John Brodie

Personal information
- Place of birth: Kilmarnock, Scotland
- Date of death: 1901
- Position(s): Inside forward

Senior career*
- Years: Team / Apps / (Gls)
- 18xx–1890: Kilmarnock / ? / (?)
- 1890–1891: Burnley / 2 / (0)
- 1891–18xx: Kilmarnock / ? / (?)
- 1892–1893: Third Lanark / 12 / (5)
- 18xx–1893: Kilmarnock / ? / (?)
- 1893–1894: Nottingham Forest / 9 / (5)
- 1894–18xx: Kilmarnock / ? / (?)
- 18xx–18xx: Kilmarnock Athletic / ? / (?)

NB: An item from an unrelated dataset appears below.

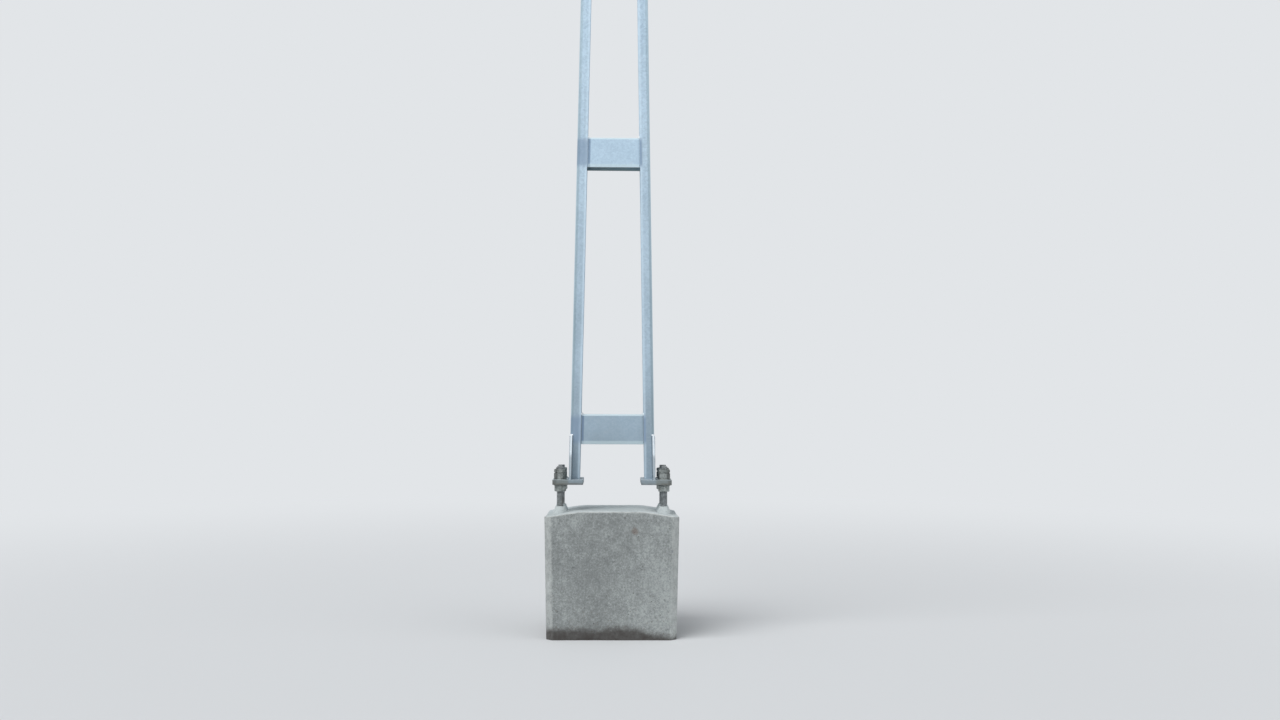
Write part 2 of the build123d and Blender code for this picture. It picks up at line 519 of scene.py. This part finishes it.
# %% Darker foot and soil splashes
def darker_foot_and_splashes(net, colour):
    drops = net.cells(75, net.warped(60, 5 * MM))
    splash = drops.fade(0.3, 0.18) * net.random_of(drops).fade(0.72, 0.8) * net.z.fade(0.34, 0.04)
    colour = net.blend(0.5 * splash, colour, paint(112, 100, 90))
    ragged = 60 * MM * (net.clouds(9, detail=4) - 0.5)
    ragged = ragged + 40 * MM * (net.clouds(48, detail=5, roughness=0.7) - 0.5)
    line = 8 * MM + 46 * MM * net.x.fade(plinth_high.x - 30 * MM, 0.05) + ragged
    darker_foot = (net.z - line).fade(28 * MM, -20 * MM) * (0.62 + 0.6 * net.clouds(30, detail=5))
    return net.blend(darker_foot, colour, paint(74, 71, 69))


# %% The concrete finish
def concrete(name):
    net = Finish(name)
    mottle = net.clouds(30, detail=6, roughness=0.7)
    fine = net.clouds(110, detail=4, roughness=0.6)
    sand = net.clouds(900, detail=2, roughness=0.6)
    holes = air_holes(net)
    colour = pale_edges(net, cast_grey(net, mottle, fine, sand))
    # the pinholes are painted dark, as the shade inside them
    colour = net.blend(holes * 0.7, colour, paint(64, 63, 60))
    colour = darker_foot_and_splashes(net, colour)
    rust_mark = net.spot((0.112, -plinth_high.y, 0.527), 24 * MM)
    dark_spot = net.spot((0.297, -plinth_high.y, 0.43), 13 * MM)
    colour = net.blend(rust_mark * 0.4, colour, paint(112, 86, 70))
    colour = net.blend(dark_spot * 0.55, colour, paint(82, 88, 98))
    roughness = 0.86 + 0.1 * (mottle - 0.5) + 0.08 * (sand - 0.5)
    normal = net.bump(sand + 0.7 * fine, 0.35, 0.5 * MM)
    normal = net.bump(1 - holes, 0.8, 2 * MM, under=normal)
    return net.finish(colour, roughness, normal=normal, specular=0.3)


cast_concrete = concrete("cast_concrete")
print("concrete finish", cast_concrete.name, "with", len(cast_concrete.node_tree.nodes), "nodes")

# %% [markdown]
# ## Flat steel keeps its CAD mesh
#
# Legs, battens, foot plates and the cap have the right shape already. A CAD solid has perfectly sharp
# edges, though, and steel under zinc never has. Two modifiers put that right without touching the mesh:
# Weld joins its loose triangles and Bevel rounds every sharp edge by about a millimetre.


# %% Finish and soften the CAD steel
same_place = 0.005 * MM


def soften(piece, edge_radius):
    weld = piece.modifiers.new("join", "WELD")
    weld.merge_threshold = same_place
    bevel = piece.modifiers.new("soften", "BEVEL")
    bevel.width = edge_radius
    bevel.segments = 3
    bevel.limit_method = "ANGLE"
    bevel.angle_limit = radians(35)
    bevel.loop_slide = False
    bevel.harden_normals = True


def dress(node, material, edge_radius):
    piece = nodes_of_cad[node]
    piece.data.materials.clear()
    piece.data.materials.append(material)
    soften(piece, edge_radius)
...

= John Brodie (footballer, died 1901) =

Scottish footballer

John C. Brodie (died 1901) was a Scottish professional footballer who played as an inside forward. Born in Kilmarnock, he was playing for his hometown club when he was signed by Football League side Burnley in November 1890. Brodie made his debut for the club in the 0–7 defeat away at Preston North End on 2 February 1891, in place of the regular right-inside forward Alexander McLardie. He was also selected for the following match, a 0–4 loss to Notts County, but did not appear again for Burnley and returned to Kilmarnock in March 1891.

Brodie then had a spell at Third Lanark, before moving back to England with Nottingham Forest where he scored five goals in nine league appearances. In 1894, he returned to Kilmarnock for a fourth spell, before ending his career with amateur side Kilmarnock Athletic.